3D printing may just be one of the solutions that car companies can look towards to address some of these issues.

3D Printing and Plastic Waste

A novel and emergent use of 3D printing for the good of the environment is turning plastic waste into automotive parts. In fact, according to a Reuters article, two Venezuelan engineers have turned plastic trash into car parts amid an economic crisis that continues to plague the country.

The article quoted engineers Albermar Dominguez and John Naizzir as wanting to revitalize Venezuela’s dwindling manufacturing sector by enabling cheaper manufacturing, domestically as an alternative to imported parts.

This may be accomplished with 3D printing and the right raw feedstock materials. For their automotive industry, parts produced include transmission gear cogs as well as others that were successfully fabricated via 3D printing.

Their efforts, as presented in the article, describe the two Venezuelan engineers as having “found an opportunity amid a collapsing economy in Venezuela, inside a garbage dump full of broken electronic hardware.”

The Reuters article explains that the young engineers melted plastic wastes and fed it through 3D printers “to make intricate pieces such as car parts which have become increasingly hard to obtain in Venezuela as dysfunctional currency controls restrict the import of basic materials.”

Green 3D Printing In the Automotive Sector

Venezuela is not alone.

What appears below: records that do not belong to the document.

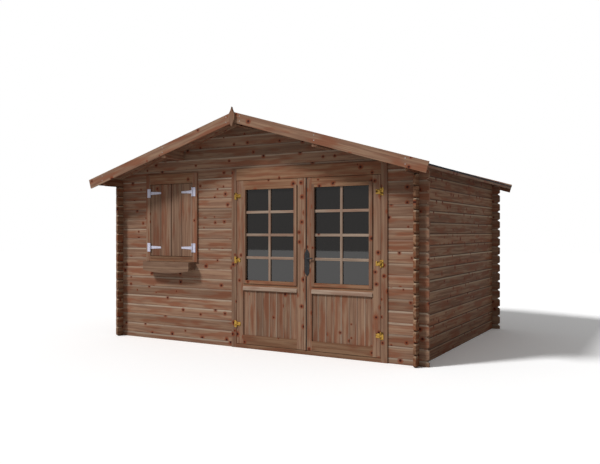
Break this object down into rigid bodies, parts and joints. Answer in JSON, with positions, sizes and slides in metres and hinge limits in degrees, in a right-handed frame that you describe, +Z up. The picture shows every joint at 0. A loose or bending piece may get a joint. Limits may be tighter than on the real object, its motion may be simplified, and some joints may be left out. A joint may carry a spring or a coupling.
{
  "type": "wooden garden shed",
  "caption": "Garden shed of crossed timber wall boards with a felted pitched roof, glazed doors, a shuttered window and a window box.",
  "frame": {"origin": "on the ground, under the middle of the whole shed's box, roof overhangs included", "axes": "+Z up, +X to the right seen from the front, -Y out of the front with the doors, +Y to the back wall"},
  "size_m": [4.4908, 3.578, 2.7195],
  "materials": {
    "wall_boards": "planed softwood boards, brown pressure treatment",
    "roof_timber": "planed softwood purlins and boards, brown pressure treatment",
    "barge_wood": "planed softwood boards, brown pressure treatment",
    "joinery": "planed softwood frames and doors, brown pressure treatment",
    "shutter_wood": "planed softwood upright boards, brown pressure treatment",
    "roof_felt": "mineral surfaced roofing felt",
    "glass": "clear pane",
    "brass": "bright brass hinges",
    "dark_iron": "dark forged iron handle",
    "white_steel": "white painted steel hinges"
  },
  "bodies": {
    "shed": {"front_wall_below_window": "wall_boards", "front_wall_left_end": "wall_boards", "front_wall_between": "wall_boards", "front_wall_right_end": "wall_boards", "front_gable": "wall_boards", "back_wall": "wall_boards", "right_wall": "wall_boards", "left_wall": "wall_boards", "eave_beams": "wall_boards", "ridge_purlin": "roof_timber", "middle_purlins": "roof_timber", "right_roof_boards": "roof_timber", "left_roof_boards": "roof_timber", "eave_battens": "roof_timber", "right_roof_felt": "roof_felt", "left_roof_felt": "roof_felt", "front_right_barge": "barge_wood", "front_left_barge": "barge_wood", "rear_right_barge": "barge_wood", "rear_left_barge": "barge_wood", "front_finial": "barge_wood", "door_posts": "joinery", "door_head": "joinery", "door_sill": "joinery", "window_frame_stiles": "joinery", "window_frame_rails": "joinery", "window_sash_uprights": "joinery", "window_sash_rails": "joinery", "window_box_front": "joinery", "window_box_trough": "joinery", "window_glass": "glass", "door_hinge_plates": "brass", "shutter_hinge_plates": "white_steel"},
    "right_door_leaf": {"right_door_stiles": "joinery", "right_door_rails": "joinery", "right_door_panel": "joinery", "right_door_sash_uprights": "joinery", "right_door_sash_rails": "joinery", "right_door_glass": "glass", "right_door_hinge_straps": "brass", "door_cover_strip": "joinery", "door_handle_plate": "dark_iron"},
    "left_door_leaf": {"left_door_stiles": "joinery", "left_door_rails": "joinery", "left_door_panel": "joinery", "left_door_sash_uprights": "joinery", "left_door_sash_rails": "joinery", "left_door_glass": "glass", "left_door_hinge_straps": "brass"},
    "lever": {"door_lever": "dark_iron"},
    "right_shutter_leaf": {"right_shutter": "shutter_wood", "right_shutter_straps": "white_steel"},
    "left_shutter_leaf": {"left_shutter": "shutter_wood", "left_shutter_straps": "white_steel"}
  },
  "joints": [
    {"name": "right_door_hinge", "type": "hinge", "parent": "shed", "child": "right_door_leaf", "pos_m": [1.6175, -1.431, 0.99], "axis": [0, 0, 1], "range_deg": [0, 110]},
    {"name": "left_door_hinge", "type": "hinge", "parent": "shed", "child": "left_door_leaf", "pos_m": [-0.1845, -1.431, 0.99], "axis": [0, 0, -1], "range_deg": [0, 110]},
    {"name": "right_shutter_hinge", "type": "hinge", "parent": "shed", "child": "right_shutter_leaf", "pos_m": [-0.838, -1.437, 1.5165], "axis": [0, 0, 1], "range_deg": [0, 170]},
    {"name": "left_shutter_hinge", "type": "hinge", "parent": "shed", "child": "left_shutter_leaf", "pos_m": [-1.508, -1.437, 1.5165], "axis": [0, 0, -1], "range_deg": [0, 170]},
    {"name": "lever_pivot", "type": "hinge", "parent": "right_door_leaf", "child": "lever", "pos_m": [0.7525, -1.427, 1.053], "axis": [0, 1, 0], "range_deg": [0, 45], "stiffness_Nm_per_rad": 0.8, "springref_deg": -20.05}
  ]
}
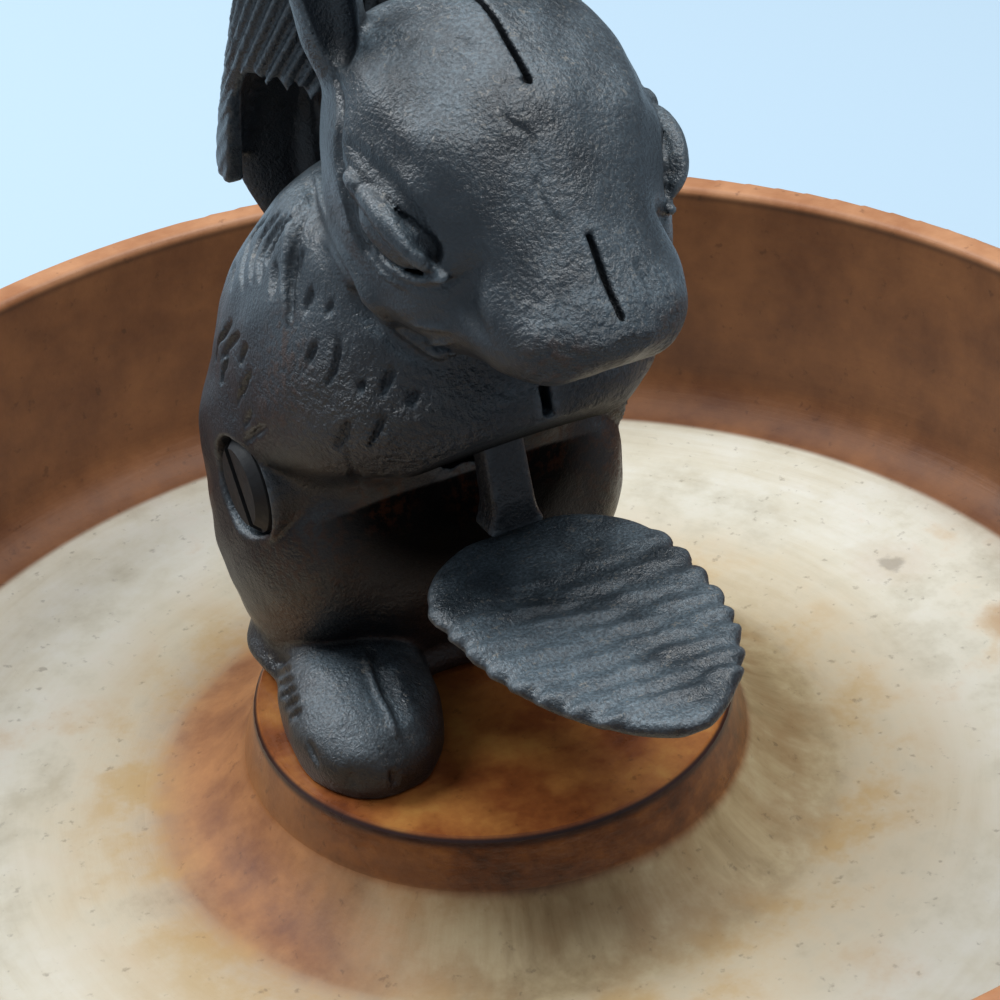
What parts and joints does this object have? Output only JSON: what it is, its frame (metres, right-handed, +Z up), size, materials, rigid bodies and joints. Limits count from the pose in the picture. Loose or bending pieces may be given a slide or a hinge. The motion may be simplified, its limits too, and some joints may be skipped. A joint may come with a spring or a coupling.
{
  "type": "lever nutcracker press",
  "caption": "Cast squirrel nutcracker on the pedestal of a turned wooden bowl; pushing its tail back lifts a ridged leaf tray towards the bib to crack a nut.",
  "frame": {"origin": "middle of the bowl's underside, on the surface it stands on", "axes": "+Z up, the squirrel faces -Y, +X is on the squirrel's left; the lever's pivot lies along X"},
  "size_m": [0.26, 0.26, 0.168],
  "materials": {
    "wood": "oiled, worn and stained",
    "cast_iron": "black paint, satin, with a sandy texture",
    "black_steel": "black paint, satin",
    "zinc_steel": "dull"
  },
  "bodies": {
    "base": {"bowl": "wood", "body_right": "cast_iron", "body_left": "cast_iron", "pivot_screw": "black_steel", "pivot_nut": "black_steel", "mount_screws": "zinc_steel", "mount_washers": "zinc_steel"},
    "lever": {"tail_lever": "cast_iron"}
  },
  "joints": [
    {"name": "lever_hinge", "type": "hinge", "parent": "base", "child": "lever", "pos_m": [0, 0.017, 0.068], "axis": [-1, 0, 0], "range_deg": [0, 24]}
  ]
}
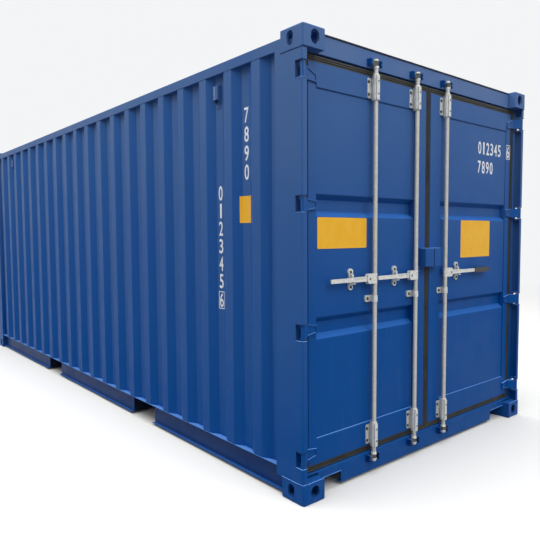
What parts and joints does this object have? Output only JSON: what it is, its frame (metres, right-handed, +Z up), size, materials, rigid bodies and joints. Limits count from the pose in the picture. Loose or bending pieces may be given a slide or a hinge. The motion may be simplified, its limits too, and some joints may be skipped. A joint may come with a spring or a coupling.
{
  "type": "shipping container",
  "caption": "Corrugated steel dry cargo container with hinged double doors, turning lock rods and lifting handles, fork pockets and slotted corner castings.",
  "frame": {"origin": "on the ground under the middle of the container", "axes": "+X along the length towards the pictured door end, +Y across the width away from the pictured long side, +Z up"},
  "size_m": [6.058, 2.438, 2.591],
  "materials": {
    "blue_paint": "semi-gloss blue container paint on steel",
    "dark_blue_paint": "blue container paint in shade, on rolled steel sections",
    "galvanised_steel": "hot dip galvanised forgings and tube",
    "seal_rubber": "dark grey extruded door seal",
    "plywood": "varnished hardwood plywood"
  },
  "bodies": {
    "container": {"bottom_corner_castings": "blue_paint", "top_corner_castings": "blue_paint", "front_corner_posts": "blue_paint", "rear_corner_posts": "blue_paint", "top_side_rails": "blue_paint", "bottom_side_rails": "dark_blue_paint", "left_side_wall": "blue_paint", "right_side_wall": "blue_paint", "side_vents": "dark_blue_paint", "roof": "blue_paint", "rear_end_wall": "blue_paint", "rear_top_rail": "blue_paint", "rear_bottom_rail": "dark_blue_paint", "floor": "plywood", "floor_cross_members": "dark_blue_paint", "fork_pockets": "dark_blue_paint", "door_header": "blue_paint", "door_sill": "blue_paint", "hinge_pins": "galvanised_steel", "cam_keepers": "blue_paint"},
    "left_door": {"left_door_frame": "blue_paint", "left_door_panel": "blue_paint", "left_door_gasket": "seal_rubber", "left_door_hinges": "blue_paint", "left_lock_brackets": "galvanised_steel", "left_lock_cover": "blue_paint"},
    "right_door": {"right_door_frame": "blue_paint", "right_door_panel": "blue_paint", "right_door_gasket": "seal_rubber", "right_door_hinges": "blue_paint", "right_lock_brackets": "galvanised_steel", "right_lock_cover": "blue_paint"},
    "rod_1": {"lock_rod_1": "galvanised_steel"},
    "rod_2": {"lock_rod_2": "galvanised_steel"},
    "rod_3": {"lock_rod_3": "galvanised_steel"},
    "handle_1": {"lock_handle_1": "galvanised_steel"},
    "handle_2": {"lock_handle_2": "galvanised_steel"},
    "handle_3": {"lock_handle_3": "galvanised_steel", "handle_grip": "seal_rubber"}
  },
  "joints": [
    {"name": "left_door_hinge", "type": "hinge", "parent": "container", "child": "left_door", "pos_m": [3.007, -1.198, 1.303], "axis": [0, 0, -1], "range_deg": [0, 260]},
    {"name": "right_door_hinge", "type": "hinge", "parent": "container", "child": "right_door", "pos_m": [3.007, 1.198, 1.303], "axis": [0, 0, 1], "range_deg": [0, 260]},
    {"name": "lock_rod_1_turn", "type": "hinge", "parent": "left_door", "child": "rod_1", "pos_m": [2.995, -0.588, 1.221], "axis": [0, 0, -1], "range_deg": [-110, 0]},
    {"name": "lock_rod_2_turn", "type": "hinge", "parent": "left_door", "child": "rod_2", "pos_m": [2.995, -0.172, 1.221], "axis": [0, 0, -1], "range_deg": [-110, 0]},
    {"name": "lock_rod_3_turn", "type": "hinge", "parent": "right_door", "child": "rod_3", "pos_m": [2.995, 0.172, 1.221], "axis": [0, 0, 1], "range_deg": [-110, 0]},
    {"name": "handle_1_lift", "type": "hinge", "parent": "rod_1", "child": "handle_1", "pos_m": [2.995, -0.646, 1.221], "axis": [1, 0, 0], "range_deg": [-30, 0]},
    {"name": "handle_2_lift", "type": "hinge", "parent": "rod_2", "child": "handle_2", "pos_m": [2.995, -0.23, 1.221], "axis": [1, 0, 0], "range_deg": [-30, 0]},
    {"name": "handle_3_lift", "type": "hinge", "parent": "rod_3", "child": "handle_3", "pos_m": [2.995, 0.23, 1.221], "axis": [-1, 0, 0], "range_deg": [-30, 0]}
  ]
}
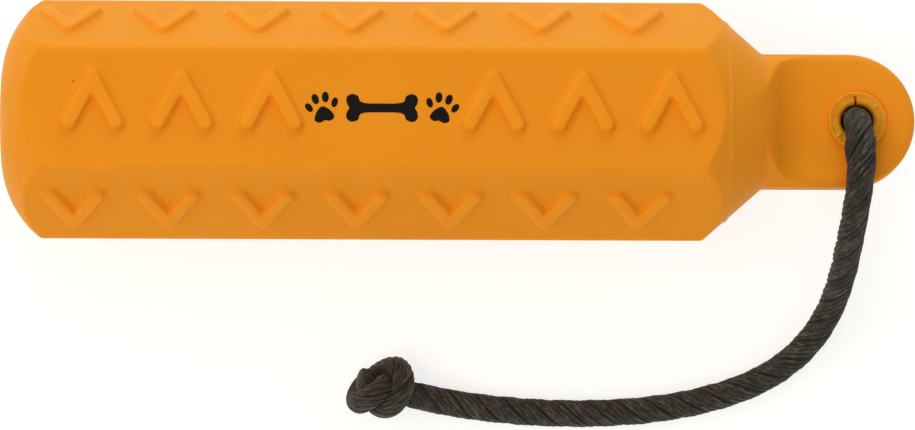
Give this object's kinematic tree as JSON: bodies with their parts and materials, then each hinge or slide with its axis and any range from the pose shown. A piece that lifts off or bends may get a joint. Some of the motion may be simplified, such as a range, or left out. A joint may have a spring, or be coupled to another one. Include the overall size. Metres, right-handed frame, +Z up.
{
  "type": "training bumper",
  "caption": "Soft hollow hexagonal throw dummy with raised chevrons, a flat throw tab with an eyelet, and a knotted throw rope.",
  "frame": {"origin": "under the middle of the bumper's length and width, on the plane that its lowest chevrons stand on", "axes": "+X from the closed end to the throw tab, +Z up, square to the flat tab"},
  "size_m": [0.28, 0.1295, 0.0686],
  "materials": {
    "vinyl": "satin moulded soft vinyl",
    "eyelet_plastic": "glossy, slightly translucent",
    "valve_rubber": "matte",
    "rope_fibre": "laid filament rope"
  },
  "bodies": {
    "bumper": {"body_shell": "vinyl", "eyelet_front": "eyelet_plastic", "eyelet_back": "eyelet_plastic", "air_valve": "valve_rubber"},
    "rope": {"throw_rope": "rope_fibre", "stopper_knot": "rope_fibre", "hand_knot": "rope_fibre"}
  },
  "joints": [
    {"name": "rope_swivel", "type": "hinge", "parent": "bumper", "child": "rope", "pos_m": [0.122, 0, 0.0417], "axis": [0, 0, 1], "range_deg": [-12, 205]}
  ]
}
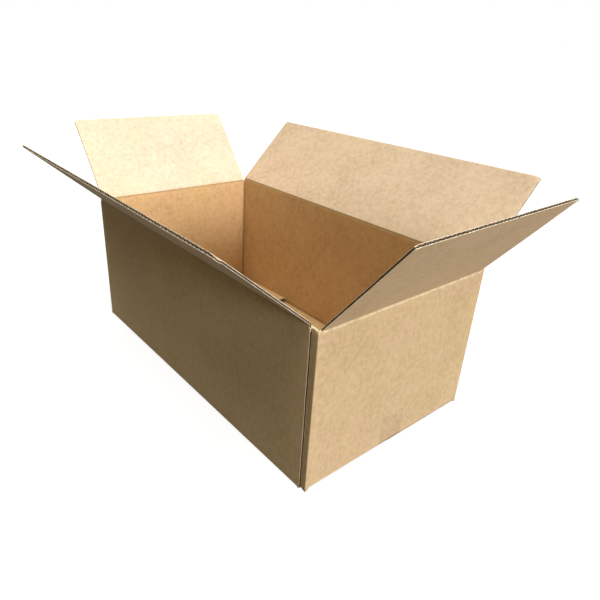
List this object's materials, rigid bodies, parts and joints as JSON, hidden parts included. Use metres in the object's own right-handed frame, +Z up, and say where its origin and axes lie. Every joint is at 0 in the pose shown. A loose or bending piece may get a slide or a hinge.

The potential of 3D printing is front and center on the strategic radar of major car companies as they come to realize the value of this evolving technology. Combined with cutting-edge materials, 3D printing isn’t so experimental anymore; rather, it’s an increasingly popular way to prototype and ultimately fabricate car parts.

Ford

One company leading the charge is automotive giant Ford. The U.S. company has collaborated with a technology company to use 3D printers to manufacture car parts for a variety of vehicles.

Ford and U.S.-based firm Carbon currently manufacture select car parts with 3D printers combined with materials such as epoxy-based EPX 82. The material is said to be “a high-strength engineering material with long-term durability and mechanical properties comparable to glass-filled thermoplastics.”

While Ford is one of several automakers at the forefront of using 3D printing, they are not using engineered plastics for everything. Like the Venezuelan entrepreneurs, they also recycle plastic bottles, but also find ways to use “spent soy, wheat, rice, and agave from Jose Cuervo’s tequila production in Mexico.”

The latter may not be used for 3D printing but can go into other materials like fibers and plastics used within the vehicles and other car parts, such as the under body, undercarriage, and carpets inside the car.

It currently uses 1.2 billion recycled plastic bottles every year or about 250 bottles for each vehicle that it manufactures. Ford said these recycled bottles are used to manufacture parts that can help improve vehicle aerodynamics and reduce cabin noise in its cars, SUVs, and trucks.

Volvo

And it is not just Ford that’s into recycling: Volvo is also setting aggressive goals of using recycled plastics materials for their vehicle production, even earning praise from the United Nations.

In an article in Automotive News Europe, the car company says at least 25 percent of the plastics used in its new cars will be from recycled materials, starting in 2025.

In the article, Volvo explains that, “Recycled plastics — such as from fishing nets or old bottles in car dashboards or carpets — would not affect safety or quality.”

The discarded plastics serve many reuses. Plastics and other materials may be melted into feedstock. That feedstock may be further engineered with the proper characteristics and qualities to be used in 3D printing to fabricate materials and parts.

Impact on the Environment

Undoubtedly for the automotive industry, 3D printing is a game changer; but it potentially will have a major impact on the environment for other manufacturing-based industries across the world as well.

For major car companies such as Ford and Volvo, aiming to reduce wastes and focus more on recycling, 3D printing appears to be a prosperous pathway for greener environments.